* What is being asked *
Pick out and copy every line below that has the word "this".

* Supplied records *
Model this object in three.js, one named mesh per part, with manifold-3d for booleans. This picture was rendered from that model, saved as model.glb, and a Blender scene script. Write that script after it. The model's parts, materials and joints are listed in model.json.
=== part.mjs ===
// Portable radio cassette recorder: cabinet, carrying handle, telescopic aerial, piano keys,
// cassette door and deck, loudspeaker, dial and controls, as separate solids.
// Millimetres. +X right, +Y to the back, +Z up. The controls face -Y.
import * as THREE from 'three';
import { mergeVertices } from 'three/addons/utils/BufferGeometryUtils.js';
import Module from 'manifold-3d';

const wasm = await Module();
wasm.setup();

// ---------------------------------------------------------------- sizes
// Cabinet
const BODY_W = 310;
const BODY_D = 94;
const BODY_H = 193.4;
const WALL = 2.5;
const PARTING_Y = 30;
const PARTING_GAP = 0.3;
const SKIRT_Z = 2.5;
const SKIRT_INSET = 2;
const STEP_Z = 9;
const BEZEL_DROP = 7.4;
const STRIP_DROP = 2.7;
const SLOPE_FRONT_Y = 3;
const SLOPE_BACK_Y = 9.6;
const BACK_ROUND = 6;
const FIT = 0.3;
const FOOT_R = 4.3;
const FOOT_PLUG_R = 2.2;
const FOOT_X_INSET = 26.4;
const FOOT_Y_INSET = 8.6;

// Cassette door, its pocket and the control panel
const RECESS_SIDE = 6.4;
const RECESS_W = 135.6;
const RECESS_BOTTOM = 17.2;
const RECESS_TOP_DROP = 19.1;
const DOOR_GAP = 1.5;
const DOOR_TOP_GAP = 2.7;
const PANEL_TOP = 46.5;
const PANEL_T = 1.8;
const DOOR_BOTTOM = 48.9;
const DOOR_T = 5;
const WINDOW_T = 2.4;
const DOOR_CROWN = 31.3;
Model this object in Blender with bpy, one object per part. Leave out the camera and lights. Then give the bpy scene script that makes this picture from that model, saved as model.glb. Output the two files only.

* Exercise output *
Model this object in three.js, one named mesh per part, with manifold-3d for booleans. This picture was rendered from that model, saved as model.glb, and a Blender scene script. Write that script after it. The model's parts, materials and joints are listed in model.json.
Model this object in Blender with bpy, one object per part. Leave out the camera and lights. Then give the bpy scene script that makes this picture from that model, saved as model.glb. Output the two files only.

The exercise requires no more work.